§ **Written instruction**
Give back all the data exactly, line by line.

[Scripts that build objects]
* BEGIN *

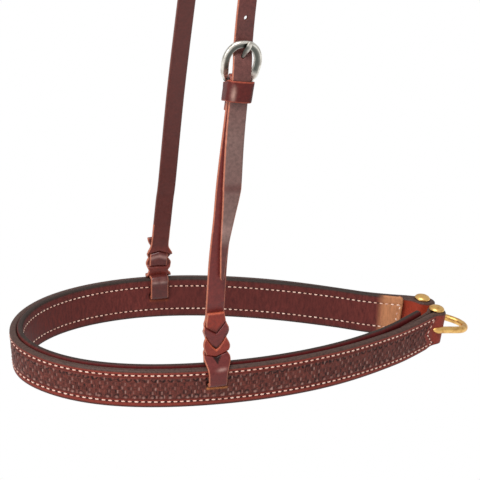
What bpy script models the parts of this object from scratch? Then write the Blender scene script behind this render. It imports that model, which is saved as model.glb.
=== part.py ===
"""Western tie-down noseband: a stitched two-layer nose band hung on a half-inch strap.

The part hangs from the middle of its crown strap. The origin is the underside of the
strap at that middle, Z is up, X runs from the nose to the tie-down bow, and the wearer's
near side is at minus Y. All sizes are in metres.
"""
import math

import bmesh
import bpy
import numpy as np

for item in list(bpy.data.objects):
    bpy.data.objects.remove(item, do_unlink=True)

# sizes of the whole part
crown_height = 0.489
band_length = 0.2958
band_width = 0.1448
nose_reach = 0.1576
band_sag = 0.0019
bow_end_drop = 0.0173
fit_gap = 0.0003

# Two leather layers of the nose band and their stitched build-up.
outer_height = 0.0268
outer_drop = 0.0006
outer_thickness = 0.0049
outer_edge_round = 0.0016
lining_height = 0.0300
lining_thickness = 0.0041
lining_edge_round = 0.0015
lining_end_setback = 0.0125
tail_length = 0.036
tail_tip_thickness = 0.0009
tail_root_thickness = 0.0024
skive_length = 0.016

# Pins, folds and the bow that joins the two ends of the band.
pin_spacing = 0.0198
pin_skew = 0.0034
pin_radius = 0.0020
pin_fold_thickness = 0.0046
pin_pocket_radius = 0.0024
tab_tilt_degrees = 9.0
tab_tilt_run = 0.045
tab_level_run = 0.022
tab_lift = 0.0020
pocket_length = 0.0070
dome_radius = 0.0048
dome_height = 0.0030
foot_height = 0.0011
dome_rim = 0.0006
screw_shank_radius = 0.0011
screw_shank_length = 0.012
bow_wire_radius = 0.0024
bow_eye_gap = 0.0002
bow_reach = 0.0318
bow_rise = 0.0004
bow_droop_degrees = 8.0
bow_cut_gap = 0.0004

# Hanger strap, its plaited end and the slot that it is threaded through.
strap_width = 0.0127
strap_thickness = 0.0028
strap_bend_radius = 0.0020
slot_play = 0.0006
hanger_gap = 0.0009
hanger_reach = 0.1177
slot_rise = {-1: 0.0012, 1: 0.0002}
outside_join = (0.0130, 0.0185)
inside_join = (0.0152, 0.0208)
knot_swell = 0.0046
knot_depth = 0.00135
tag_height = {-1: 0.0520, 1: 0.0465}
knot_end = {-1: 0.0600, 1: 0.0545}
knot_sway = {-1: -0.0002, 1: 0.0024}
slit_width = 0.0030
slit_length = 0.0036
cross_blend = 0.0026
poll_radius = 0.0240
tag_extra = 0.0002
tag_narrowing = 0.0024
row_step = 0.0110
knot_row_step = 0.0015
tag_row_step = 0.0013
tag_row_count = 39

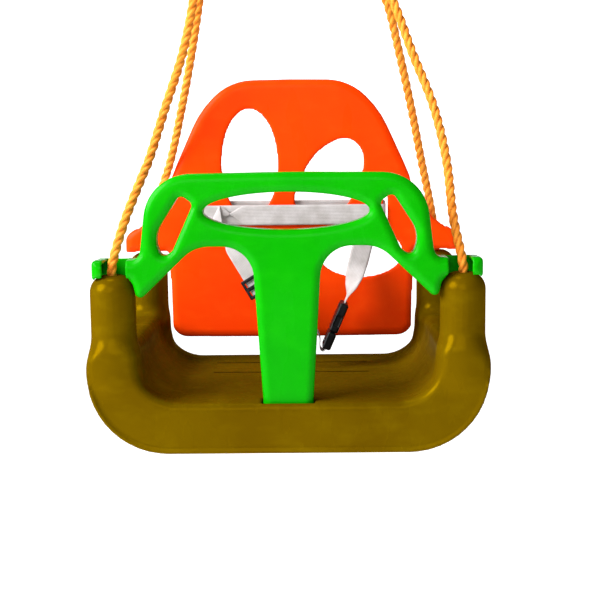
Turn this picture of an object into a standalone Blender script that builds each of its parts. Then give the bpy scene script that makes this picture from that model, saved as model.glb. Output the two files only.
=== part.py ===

* END *

§ **Answer**
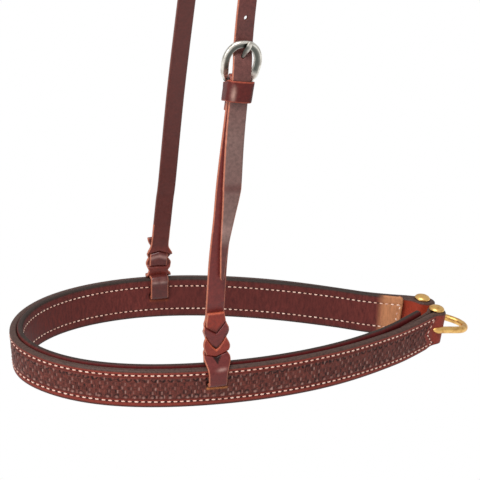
What bpy script models the parts of this object from scratch? Then write the Blender scene script behind this render. It imports that model, which is saved as model.glb.
=== part.py ===
"""Western tie-down noseband: a stitched two-layer nose band hung on a half-inch strap.

The part hangs from the middle of its crown strap. The origin is the underside of the
strap at that middle, Z is up, X runs from the nose to the tie-down bow, and the wearer's
near side is at minus Y. All sizes are in metres.
"""
import math

import bmesh
import bpy
import numpy as np

for item in list(bpy.data.objects):
    bpy.data.objects.remove(item, do_unlink=True)

# sizes of the whole part
crown_height = 0.489
band_length = 0.2958
band_width = 0.1448
nose_reach = 0.1576
band_sag = 0.0019
bow_end_drop = 0.0173
fit_gap = 0.0003

# Two leather layers of the nose band and their stitched build-up.
outer_height = 0.0268
outer_drop = 0.0006
outer_thickness = 0.0049
outer_edge_round = 0.0016
lining_height = 0.0300
lining_thickness = 0.0041
lining_edge_round = 0.0015
lining_end_setback = 0.0125
tail_length = 0.036
tail_tip_thickness = 0.0009
tail_root_thickness = 0.0024
skive_length = 0.016

# Pins, folds and the bow that joins the two ends of the band.
pin_spacing = 0.0198
pin_skew = 0.0034
pin_radius = 0.0020
pin_fold_thickness = 0.0046
pin_pocket_radius = 0.0024
tab_tilt_degrees = 9.0
tab_tilt_run = 0.045
tab_level_run = 0.022
tab_lift = 0.0020
pocket_length = 0.0070
dome_radius = 0.0048
dome_height = 0.0030
foot_height = 0.0011
dome_rim = 0.0006
screw_shank_radius = 0.0011
screw_shank_length = 0.012
bow_wire_radius = 0.0024
bow_eye_gap = 0.0002
bow_reach = 0.0318
bow_rise = 0.0004
bow_droop_degrees = 8.0
bow_cut_gap = 0.0004

# Hanger strap, its plaited end and the slot that it is threaded through.
strap_width = 0.0127
strap_thickness = 0.0028
strap_bend_radius = 0.0020
slot_play = 0.0006
hanger_gap = 0.0009
hanger_reach = 0.1177
slot_rise = {-1: 0.0012, 1: 0.0002}
outside_join = (0.0130, 0.0185)
inside_join = (0.0152, 0.0208)
knot_swell = 0.0046
knot_depth = 0.00135
tag_height = {-1: 0.0520, 1: 0.0465}
knot_end = {-1: 0.0600, 1: 0.0545}
knot_sway = {-1: -0.0002, 1: 0.0024}
slit_width = 0.0030
slit_length = 0.0036
cross_blend = 0.0026
poll_radius = 0.0240
tag_extra = 0.0002
tag_narrowing = 0.0024
row_step = 0.0110
knot_row_step = 0.0015
tag_row_step = 0.0013
tag_row_count = 39

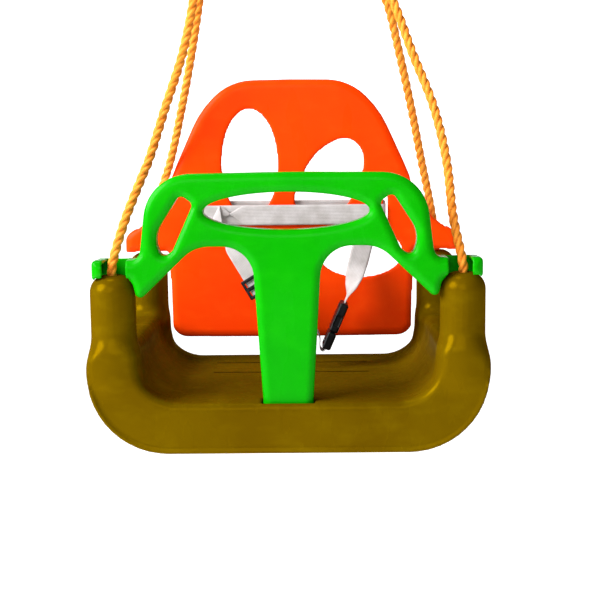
Turn this picture of an object into a standalone Blender script that builds each of its parts. Then give the bpy scene script that makes this picture from that model, saved as model.glb. Output the two files only.
=== part.py ===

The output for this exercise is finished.